Clastres makes pretty much the same observation taking from Sahlins: primitive society was one of abuncance (“L’economie primitive”). The view of a prehistoric heaven is captivating and is generally shared amongst other anarchists, namely Kropotkin and Ward, who see nature as an environment that favors cooperation rather than competition.

If anyone has ever thrown a book at you, you should realize that this contradicts Hobbes view of pre-state civilizations. The whole justification for a state is given in very practical terms: we need a state to end the chaos, bring order and peace among people.

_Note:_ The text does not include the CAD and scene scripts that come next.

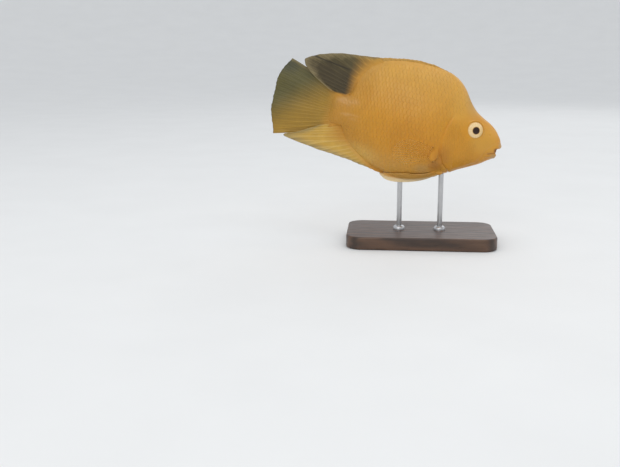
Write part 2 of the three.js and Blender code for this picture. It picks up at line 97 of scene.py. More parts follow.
def paint(red, green, blue):
    """A colour mixed from its amounts of 0 to 255 as seen on a screen."""
    amounts = [amount / 255 for amount in (red, green, blue)]
    linear = [a / 12.92 if a <= 0.04045 else ((a + 0.055) / 1.055) ** 2.4 for a in amounts]
    return (*linear, 1.0)


def shaded(tree, colour, value):
    """A colour made lighter or darker."""
    return node(tree, "HueSaturation", {"Color": colour, "Value": value}).outputs["Color"]


def raised(tree, height, distance, strength=1.0):
    """The surface's direction where a height pattern lifts it."""
    inputs = {"Height": height, "Distance": distance, "Strength": strength}
    return node(tree, "Bump", inputs).outputs["Normal"]


def new_finish(name, **values):
    """A material with its tree and its one shader, set to plain values."""
    material = bpy.data.materials.new(name)
    material.use_nodes = True
    tree = material.node_tree
    shader = tree.nodes["Principled BSDF"]
    for socket, value in values.items():
        shader.inputs[socket.replace("_", " ")].default_value = value
    return material, tree, shader


def fitted(mesh, name, material, slot, *nodes):
    """A piece from a mesh, riding on the one body, with its finish and the nodes it stands for."""
    for polygon in mesh.polygons:
        polygon.use_smooth = True
    mesh.materials.clear()
    mesh.materials.append(material)
    piece = bpy.data.objects.new(name, mesh)
    bpy.context.scene.collection.objects.link(piece)
    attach(piece, "root")
    if nodes:
        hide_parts(*nodes)
    return piece


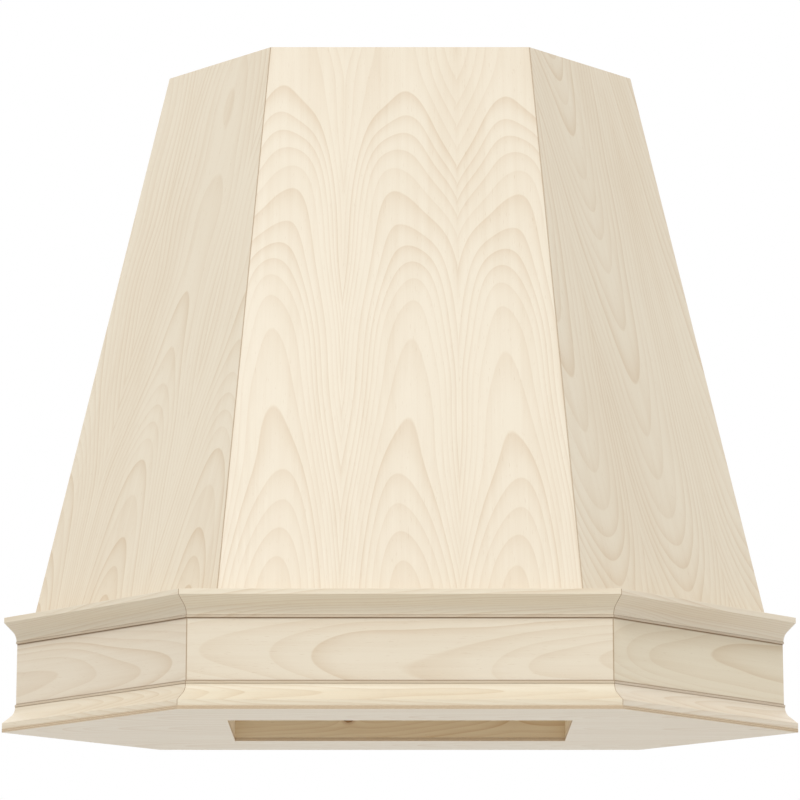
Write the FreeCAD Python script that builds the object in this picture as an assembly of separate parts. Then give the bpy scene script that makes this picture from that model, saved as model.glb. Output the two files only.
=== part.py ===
import FreeCAD, Part
import math
import os

# A wooden cover for a range hood in a room corner. All sizes are in millimetres.
# While the pieces are made, X runs across the front, Y runs from the face of the front
# valance back to the room corner, and Z runs up from the underside. The finished pieces
# are then moved along Y, so that the origin is the bottom centre of the whole cover.
Vector = FreeCAD.Vector
ROOT_2 = math.sqrt(2.0)

# Overall sizes
FRONT_WIDTH = 626.6          # face of the front valance, corner to corner
RETURN_LENGTH = 392.2        # face of a return, corner to wall
DEPTH = 487.0                # front valance's face to the clipped back corner
HEIGHT = 1112.0              # underside to the top edge of the body
BAND_HEIGHT = 177.5          # underside to the top of the crown
BODY_SIDE_INSET = 31.0       # face of a return to the foot of the side panel
TOP_DEPTH = 173.0            # clipped back to the top front edge of the body

# Thicknesses
VALANCE_T = 19.0
BOTTOM_T = 6.0
DECK_T = 19.0
PANEL_T = 19.0
RAIL_T = 19.0                # upright rails and stiles at the walls and the back
CLEAT_T = 19.0               # cleats and top rails against the sloping panels
BEARER_T = 19.0

# Moulding, the same for the crown and, upside down, for the bottom edge
MOULDING_HEIGHT = 38.7
MOULDING_PROJECTION = 26.8
FILLET_HEIGHT = 8.3
COVE_RADIUS = 18.0
EDGE_HEIGHT = 3.4            # thin square edge next to the valance face
EDGE_PROUD = 2.4
QUIRK = 0.8                  # step between the thin edge and the cove

# Ventilator cut-out in the underside
CUTOUT_WIDTH = 514.0
CUTOUT_DEPTH = 260.0
CUTOUT_SETBACK = 108.0       # front valance face to the front edge of the cut-out

# Inner frame
BEARER_HEIGHT = 64.0
CLEAT_HEIGHT = 40.0
TOP_RAIL_HEIGHT = 60.0
WALL_STILE_WIDTH = 60.0
REAR_STILE_WIDTH = 70.0
DECK_LIP = 20.0              # deck inside the cleats, rails and stiles
POST_LEG = 40.0              # reach of a corner post along each panel
POST_DEPTH = 26.0            # depth of a corner post behind the panels
GLUE_BLOCK_LEG = 32.0
GLUE_BLOCK_DEPTH = 20.0
GLUE_BLOCK_GAP = 6.0         # bearers to the blocks above them
SPLINE_T = 4.0
SPLINE_WIDTH = 16.0

# Fasteners
SCREW_R = 2.1
SCREW_HEAD_R = 4.2
SCREW_TIP = 6.0
RECESS_WIDTH = 2.8
RECESS_DEPTH = 2.2
DECK_SCREW_LENGTH = 40.0
BASE_SCREW_LENGTH = 90.0
BEARER_SCREW_LENGTH = 45.0
FRONT_CLEAT_SCREWS = 4
SIDE_CLEAT_SCREWS = 3
BACK_CLEAT_SCREWS = 2
REAR_BASE_SCREWS = 4
SCREW_ROWS = 2               # screws above each other in the end of a bearer or rail
SCREW_MARGIN = 35.0          # end of a cleat to its first screw
ROW_MARGIN = 16.0            # edge of a bearer to its first screw
WALL_HOLE_R = 2.75
WALL_HOLE_SPACING = 200.0

# Sides of a plan, counter-clockwise from the front
FRONT, RIGHT, RIGHT_WALL, REAR, LEFT_WALL, LEFT = range(6)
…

Clastres view of primitive life is much closer to Hobbes, except for one point: he agrees that primitive societies were violent, he goes as far as to argue that violence and society cannot be thought separately, but far from being a condition from which humanity wants to leave, violence and war is what makes these societies egalitarian. In contrast to Hobbes, violence does not equate chaos. Violence is a resource with which people maintain their order, in particular against the prevarication of certain figures in the clan: chiefs and warriors.
The continouos madness of a senseless war avoids the possibility of someone gaining power over a tribe. In the southern American societies that he studied chiefs are generally ignored (are they simply a symbolic entity?) while warriors gain prestige at the cost of their lives. The more a warrior fights, the more prestige he gets, but he needs to up his previous performance to maintain his status. This perverse logic makes it so that warriors fight for their own death, something they seem eerlie aware of.
Chiefs should not be considered figures of authority, but rather, Clastres says, representatives for a tribe. They’re spokepersons, diplomats, the fruit of their labor is compensated in prestige, not power. At the same time, the gathering of resources shouldn’t exceed the needs of the community, lest it becomes reason for a division among rich and poor. This again is a responsibility given to the chief, who gains prestige thanks also to his generosity.

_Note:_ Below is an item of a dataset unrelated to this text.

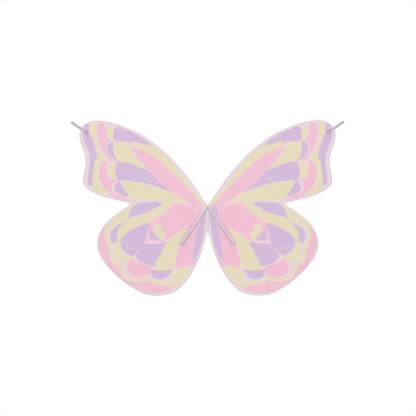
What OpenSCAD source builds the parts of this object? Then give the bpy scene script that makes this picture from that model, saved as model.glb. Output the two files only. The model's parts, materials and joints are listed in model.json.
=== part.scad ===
// Child's fabric fairy wings, worn on the back by two shoulder loops and held out by two hand loops.
// Upright: +X to the right, +Z up, and the loop side faces -Y. The origin is the top of the centre seam.

/* [Fabric layers] */
// Thickness of one printed panel
panel_t = 0.4; // [0.3:0.1:0.6]
// Thickness of the soft interlining between the panels
interlining_t = 1.2; // [1:0.1:1.6]
// Width of the overlocked edge
overlock_w = 3; // [2.5:0.1:3.5]
// How far the overlock thread stands out past the fabric, on each side and at the edge
overlock_t = 0.3; // [0.2:0.05:0.4]

/* [Centre seam] */
// Half the width of the centre seam and its tapes
seam_half_w = 6; // [5:0.25:6.25]
// Thickness of a centre tape
tape_t = 0.6; // [0.5:0.1:0.8]
// Height of the top end of the front tape, below the ends of the shoulder loops
tape_top = -19; // [-24:1:-18]
// Width of the care label
label_w = 10; // [8:1:10]
// Length of the folded care label
label_l = 34; // [25:1:40]

/* [Elastic] */
// Width of the flat elastic
elastic_w = 10; // [8:0.5:11]
// Thickness of the flat elastic
elastic_t = 1; // [0.8:0.1:1.1]
// Length of a flattened shoulder loop from the centre seam to its fold
arm_loop_l = 187; // [150:1:200]
// Angle of a shoulder loop from straight down
arm_loop_angle = 35; // [32:1:40]
// Length of a flattened hand loop from the fabric's edge to its fold
hand_loop_l = 48; // [42:1:65]
// Angle of a hand loop above level
hand_loop_angle = 34.5; // [30:0.5:38]
// Half the opening of a loop at its fold
loop_fold_r = 4.5; // [4:0.1:5]

/* [Stitches] */
// Length of a seam stitch
stitch_l = 3; // [2:0.5:3]
// Distance from one seam stitch to the next
stitch_pitch = 4; // [3.5:0.5:5]
// Width of the thread
thread_w = 0.7; // [0.5:0.1:0.8]
// How far a thread stands out, and how deep a seam stitch is sunk
thread_t = 0.3; // [0.2:0.05:0.35]

/* [Hidden] */

left = -1;
right = 1;
big = 2000;                             // larger than the whole object
curve_steps = 5;                        // straight steps between two outline points
arc_steps = 10;                         // straight steps round the fold of a loop
run_steps = 10;                         // straight steps along the curved run of a loop

stack_half = panel_t + interlining_t / 2;         // half the thickness of a wing's layers
core_half = interlining_t / 2;
wing_inner = 7.9;                       // a wing starts here, clear of the seam when it folds
seam_gap = 0.3;                         // clearance between the two shoulder loops' ends
tuck = 1;                               // the fabric stops this far inside the overlock's edge
body_gap = 0.3;                         // clearance between a loop and the face that it lies on

arm_end_w = seam_half_w - 0.7;          // half the width that the shoulder loops' ends cover together
arm_tail_end = 28.9;                    // the shoulder loop is sewn down this far from the seam
arm_hinge = 31;                         // and bends here
arm_loop_start = arm_hinge + 0.2;
hand_root = [505.8, 310];               // where a hand loop leaves the wing tip
hand_tail_l = 33;                       // elastic sewn inside the wing tip
hand_tail_t = interlining_t;            // two plies, pressed flat by the stitching
hand_loop_start = 3;                    // the free loop starts this far outside the edge
hand_box_l = 15;                        // box stitch over the tail
hand_box_w = 14;
hand_box_at = 25;                       // its centre, from the edge inwards
box_thread_w = 1.4;                     // width of a satin-stitched box's bars

// Outline of one wing as [distance from the centre, height], from the top of the seam
// up the leading edge, round the upper wing, the notch and the lower wing, and back to the seam.
wing_points = [
    [wing_inner, 12], [37, 56], [77, 112], [124, 168], [180, 224], [254, 280], [310, 308], [372, 331],
    [430, 342], [472, 338], [502, 316], [512, 286], [506, 250], [493, 212], [487, 176], [492, 144],
    [498, 112], [493, 84], [468, 62], [427, 42], [376, 28], [330, 17], [309, 9], [318, 0],
    [340, -14], [378, -42], [410, -72], [434, -112], [442, -154], [436, -184], [421, -212],
    [390, -252], [346, -294], [306, -323], [254, -350], [203, -358], [152, -350], [120, -334],
    [82, -295], [56, -252], [35, -210], [20, -168], [wing_inner, -123]
];

// A point of the Catmull-Rom curve between b and c, at t from 0 to 1
function curve_point(a, b, c, d, t) =
    0.5 * (2 * b + (c - a) * t + (2 * a - 5 * b + 4 * c - d) * t * t + (3 * b - a - 3 * c + d) * t * t * t);

// The open curve through all the points
function curve(p) = [
    for (i = [0 : len(p) - 2])
        for (k = [0 : curve_steps - 1])
            curve_point(p[max(i - 1, 0)], p[i], p[i + 1], p[min(i + 2, len(p) - 1)], k / curve_steps),
    p[len(p) - 1]
];

// The unit direction of a curve at point i, and the curve moved sideways by a distance, to its right
function heading(p, i) = let (v = p[min(i + 1, len(p) - 1)] - p[max(i - 1, 0)]) v / norm(v);
function beside(p, by) = [
    for (i = [0 : len(p) - 1])
        let (h = heading(p, i)) p[i] + by * [h[1], -h[0]]
];

// Where the line through a and b crosses the wing's inner edge
function at_inner(a, b) = [wing_inner, a[1] + (b[1] - a[1]) * (wing_inner - a[0]) / (b[0] - a[0])];

// The wing's outline moved inwards, cut off square at the inner edge
function wing_outline(in) =
    let (c = beside(curve(wing_points), in), n = len(c))
    in == 0 ? c : concat([at_inner(c[0], c[1])], c, [at_inner(c[n - 1], c[n - 2])]);

function turned(p) = [for (i = [len(p) - 1 : -1 : 0]) p[i]];

// Mirrors a right-hand piece to the left where needed
module on_side(side) {
    if (side == left) mirror([1, 0, 0]) children();
    else children();
}

// A flat shape drawn in X and Z, between two depths in Y
module sheet(points, front, back) {
    translate([0, back, 0])
        rotate([90, 0, 0])
            linear_extrude(height = back - front)
                polygon(points);
}

// Local X runs along the strap, local Y comes out of the wing towards -Y, local Z is the strap's width
module along_strap(origin, below_level) {
    translate([origin[0], 0, origin[1]])
        rotate([0, below_level, 0])
            rotate([180, 0, 0])
                children();
}

module along_arm_loop() {
    along_strap([0, 0], 90 - arm_loop_angle) children();
}

module along_hand_loop() {
    along_strap(hand_root, -hand_loop_angle) children();
}

// A block in a strap's frame: from and to along it, its width, and its lowest and highest depth
module strap_block(from, to, width, low, high) {
    translate([from, low, -width / 2])
        cube([to - from, high - low, width]);
}

// A band that follows a path in the strap's frame
module band(path) {
    side_a = beside(path, elastic_t / 2);
    side_b = beside(path, -elastic_t / 2);
    translate([0, 0, -elastic_w / 2])
        linear_extrude(height = elastic_w)
            polygon(concat(side_a, turned(side_b)));
}

// One run of a loop: it leaves the root and levels out at the fold
function run(start, end, root_n, fold_n) = [
    for (k = [0 : run_steps])
        let (t = k / run_steps)
        [start + (end - start) * t, root_n + (fold_n - root_n) * sin(90 * t)]
];

// The fold: half a turn about its centre
function fold(centre, r) = [
    for (k = [1 : arc_steps - 1])
        let (a = -90 + 180 * k / arc_steps)
        centre + r * [cos(a), sin(a)]
];

// ---- centre seam ----

seam_points = [
    [-seam_half_w, 9], [0, 0], [seam_half_w, 9],
    [seam_half_w, -115], [0, -98], [-seam_half_w, -115]
];
tape_bottom = -94;
stitch_x = seam_half_w - 2;
stitch_count = floor((tape_top - tape_bottom - stitch_l - 2) / stitch_pitch) + 1;

module centre_seam_core() {
    color([0.92, 0.85, 0.88])
        sheet(seam_points, -core_half, core_half);
}

// Four rows of seam stitches, sunk flush into the two tapes
module seam_stitches() {
    for (x = [-stitch_x, stitch_x])
        for (y = [-core_half - tape_t, core_half + tape_t - thread_t])
            for (k = [0 : stitch_count - 1])
                translate([x - thread_w / 2, y, tape_top - 2 - k * stitch_pitch - stitch_l])
                    cube([thread_w, thread_t, stitch_l]);
}

module tape(front, back) {
    color([0.90, 0.82, 0.86])
        difference() {
            translate([-seam_half_w, front, tape_bottom])
                cube([2 * seam_half_w, back - front, tape_top - tape_bottom]);
            seam_stitches();
        }
}

module centre_tape_front() {
    tape(-core_half - tape_t, -core_half);
}

module centre_tape_back() {
    tape(core_half, core_half + tape_t);
}

module centre_seam_stitching() {
    color([0.80, 0.68, 0.76])
        seam_stitches();
}

module care_label() {
    label_t = 0.6;
    label_top = tape_top - 8;
    color([0.97, 0.97, 0.96])
        translate([-label_w / 2, core_half + tape_t, label_top - label_l])
            cube([label_w, label_t, label_l]);
}

// The end of a shoulder loop on the centre seam
module arm_loop_end(side) {
    color([0.75, 0.73, 0.76])
        on_side(side)
            intersection() {
                along_arm_loop()
                    strap_block(0, 40, elastic_w, core_half, core_half + 2 * elastic_t);
                translate([seam_gap / 2, -big / 2, tape_top + seam_gap])
                    cube([arm_end_w - seam_gap / 2, big, -tape_top - 1]);
            }
}

// ---- wings ----

module hand_loop_tail_block() {
    along_hand_loop()
        strap_block(-hand_tail_l, 0.9, elastic_w, -hand_tail_t / 2, hand_tail_t / 2);
}

module front_panel(side) {
    color([0.85, 0.75, 0.86])
        on_side(side)
            sheet(wing_outline(tuck), -stack_half, -core_half);
}

module back_panel(side) {
    color([0.88, 0.80, 0.88])
        on_side(side)
            sheet(wing_outline(tuck), core_half, stack_half);
}

module interlining(side) {
    color([0.96, 0.95, 0.94])
        on_side(side)
            difference() {
                sheet(wing_outline(tuck), -core_half, core_half);
                hand_loop_tail_block();
            }
}

module edge_overlock(side) {
    full = stack_half + overlock_t;
    color([0.80, 0.70, 0.76])
        on_side(side)
            difference() {
                sheet(wing_outline(0), -full, full);
                sheet(wing_outline(overlock_w), -full - 1, full + 1);
                sheet(wing_outline(tuck), -stack_half, stack_half);
                hand_loop_tail_block();
            }
}

// The sewn end of a shoulder loop on the wing's front
module arm_loop_tail(side) {
    color([0.75, 0.73, 0.76])
        on_side(side)
            intersection() {
                along_arm_loop()
                    strap_block(0, arm_tail_end, elastic_w, stack_half, stack_half + 2 * elastic_t);
                translate([wing_inner, -big / 2, -big / 2])
                    cube(big);
            }
}

// A box stitch in a strap's frame: four bars on one face
module box_stitch(middle, length, width, bar, low, high) {
    for (end = [-1, 1])
        translate([middle + end * (length - bar) / 2, 0, 0])
            strap_block(-bar / 2, bar / 2, width, low, high);
    for (edge = [-1, 1])
        translate([0, 0, edge * (width - bar) / 2])
            strap_block(middle - length / 2 + bar, middle + length / 2 - bar, bar, low, high);
}

module arm_loop_stitching(side) {
    top = stack_half + 2 * elastic_t;
    color([0.55, 0.50, 0.56])
        on_side(side)
            along_arm_loop()
                box_stitch(22, 7, elastic_w - 2, thread_w, top, top + thread_t);
}

module hand_loop_tail(side) {
    color([0.75, 0.73, 0.76])
        on_side(side)
            hand_loop_tail_block();
}

module hand_loop_stitching(side) {
    color([0.58, 0.50, 0.60])
        on_side(side)
            along_hand_loop()
                for (low = [-stack_half - thread_t, stack_half])
                    box_stitch(-hand_box_at, hand_box_l, hand_box_w, box_thread_w, low, low + thread_t);
}

// ---- loops ----

// The lower run lies on the wing's front, and the upper run rises to the fold
module arm_loop(side) {
    low = stack_half + body_gap + elastic_t / 2;
    fold_at = arm_loop_l - elastic_t / 2 - loop_fold_r;
    path = concat(
        [[arm_loop_start, low], [(arm_loop_start + fold_at) / 2, low], [fold_at, low]],
        fold([fold_at, low + loop_fold_r], loop_fold_r),
        turned(run(arm_loop_start, fold_at, low + elastic_t + 0.2, low + 2 * loop_fold_r))
    );
    color([0.75, 0.73, 0.76])
        on_side(side)
            along_arm_loop() {
                band(path);
                strap_block(arm_loop_start, arm_loop_start + 6, elastic_w, low, low + elastic_t + 0.2);
            }
}

// Both runs part evenly from the middle of the wing's edge
module hand_loop(side) {
    fold_at = hand_loop_l - elastic_t / 2 - loop_fold_r;
    half_root = elastic_t / 2 + 0.1;
    path = concat(
        run(hand_loop_start, fold_at, -half_root, -loop_fold_r),
        fold([fold_at, 0], loop_fold_r),
        turned(run(hand_loop_start, fold_at, half_root, loop_fold_r))
    );
    color([0.75, 0.73, 0.76])
        on_side(side)
            along_hand_loop() {
                band(path);
                strap_block(hand_loop_start, hand_loop_start + 3, elastic_w, -half_root, half_root);
            }
}

centre_seam_core();
centre_tape_front();
centre_tape_back();
centre_seam_stitching();
care_label();
arm_loop_end(left);  // left_arm_loop_end
arm_loop_end(right);  // right_arm_loop_end
front_panel(left);  // left_front_panel
back_panel(left);  // left_back_panel
interlining(left);  // left_interlining
edge_overlock(left);  // left_edge_overlock
arm_loop_tail(left);  // left_arm_loop_tail
arm_loop_stitching(left);  // left_arm_loop_stitching
hand_loop_tail(left);  // left_hand_loop_tail
hand_loop_stitching(left);  // left_hand_loop_stitching
front_panel(right);  // right_front_panel
back_panel(right);  // right_back_panel
interlining(right);  // right_interlining
edge_overlock(right);  // right_edge_overlock
arm_loop_tail(right);  // right_arm_loop_tail
arm_loop_stitching(right);  // right_arm_loop_stitching
hand_loop_tail(right);  // right_hand_loop_tail
hand_loop_stitching(right);  // right_hand_loop_stitching
arm_loop(left);  // left_arm_loop
arm_loop(right);  // right_arm_loop
hand_loop(left);  // left_hand_loop
hand_loop(right);  // right_hand_loop
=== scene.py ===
# Child's fabric fairy wings, seen from the side that lies against the wearer's back.
# Metres. +X to the right, +Z up, and the loops are on the -Y side. The origin is the top of the centre seam.
import json
import math
import bpy
import numpy as np
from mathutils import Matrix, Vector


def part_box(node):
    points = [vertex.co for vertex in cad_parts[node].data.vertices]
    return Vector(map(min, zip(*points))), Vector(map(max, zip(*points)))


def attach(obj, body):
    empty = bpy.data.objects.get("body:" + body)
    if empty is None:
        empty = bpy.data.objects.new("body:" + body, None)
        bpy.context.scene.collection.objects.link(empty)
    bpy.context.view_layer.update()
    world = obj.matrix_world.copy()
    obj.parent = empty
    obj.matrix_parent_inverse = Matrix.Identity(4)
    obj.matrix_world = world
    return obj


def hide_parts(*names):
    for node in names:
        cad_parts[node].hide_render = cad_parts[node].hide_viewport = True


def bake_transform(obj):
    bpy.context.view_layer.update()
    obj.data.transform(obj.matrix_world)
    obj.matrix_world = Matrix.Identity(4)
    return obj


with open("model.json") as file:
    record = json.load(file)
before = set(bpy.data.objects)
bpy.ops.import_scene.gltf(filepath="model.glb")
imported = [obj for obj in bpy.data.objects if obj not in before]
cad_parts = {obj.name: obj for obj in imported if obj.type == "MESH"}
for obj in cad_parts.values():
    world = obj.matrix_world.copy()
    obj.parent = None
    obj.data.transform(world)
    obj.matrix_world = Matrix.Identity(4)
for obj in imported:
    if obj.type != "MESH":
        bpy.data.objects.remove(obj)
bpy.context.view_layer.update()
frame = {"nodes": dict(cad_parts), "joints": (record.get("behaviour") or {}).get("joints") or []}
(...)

We see then a complete contrast: as much as Zerzan idolizes primitive life, he considers his ancestors fairly clumsy. As soon as they gained a bit of technology (agriculture) they couldn’t help themselves. Clastres on the contrary considers primitive tribes very aware of the danger of the state, a sense of danger that is passed on by myth and rituals, those exact features of the “symbolic culture” that Zerzan considers dangerous.

The fall from heaven

If prehistory was eden on Earth, why did humanity leave it? Clastres takes handful of ideas from La Boétie (“Liberté, malencontre, innomable”) who asked himself the same questions in the 16th century, namely:
- why do people decide (even crave!) to be controlled by others?
- how did this hierchy of man over man begin?
- (thus?) how did stateless societies become stateful?

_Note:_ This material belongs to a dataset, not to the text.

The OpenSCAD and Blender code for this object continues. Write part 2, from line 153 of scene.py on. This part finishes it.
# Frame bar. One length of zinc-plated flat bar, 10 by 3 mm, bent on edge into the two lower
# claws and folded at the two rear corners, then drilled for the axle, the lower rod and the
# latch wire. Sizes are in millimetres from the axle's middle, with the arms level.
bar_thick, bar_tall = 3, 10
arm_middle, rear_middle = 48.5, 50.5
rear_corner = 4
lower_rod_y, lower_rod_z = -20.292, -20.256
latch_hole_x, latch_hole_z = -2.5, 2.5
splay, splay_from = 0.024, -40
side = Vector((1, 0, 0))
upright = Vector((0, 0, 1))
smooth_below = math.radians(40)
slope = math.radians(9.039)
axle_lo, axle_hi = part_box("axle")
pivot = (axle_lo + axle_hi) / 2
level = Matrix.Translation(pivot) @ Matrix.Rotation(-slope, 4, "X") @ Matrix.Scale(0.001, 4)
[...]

Zerzan’s view has been already made clear. Clastres seems to share La Boétie’s which is, in a sense, a non-answer. They consider the birth of hierarchy and state as an “accident”. An unfortunate accident of history. Somewhere somehow that “prestige” given to warriors and chiefs grew over, couldn’t be controlled, and it became power. Yet, this gives rise to another question: how did this power maintain itself?

We know in fact that civilizations rise and die. The fall of the Roman Empire ensued chaos in Europe, but hierarchy could still be found. So is for south american civilizations in the Andes. No clear answer is given. The search continues.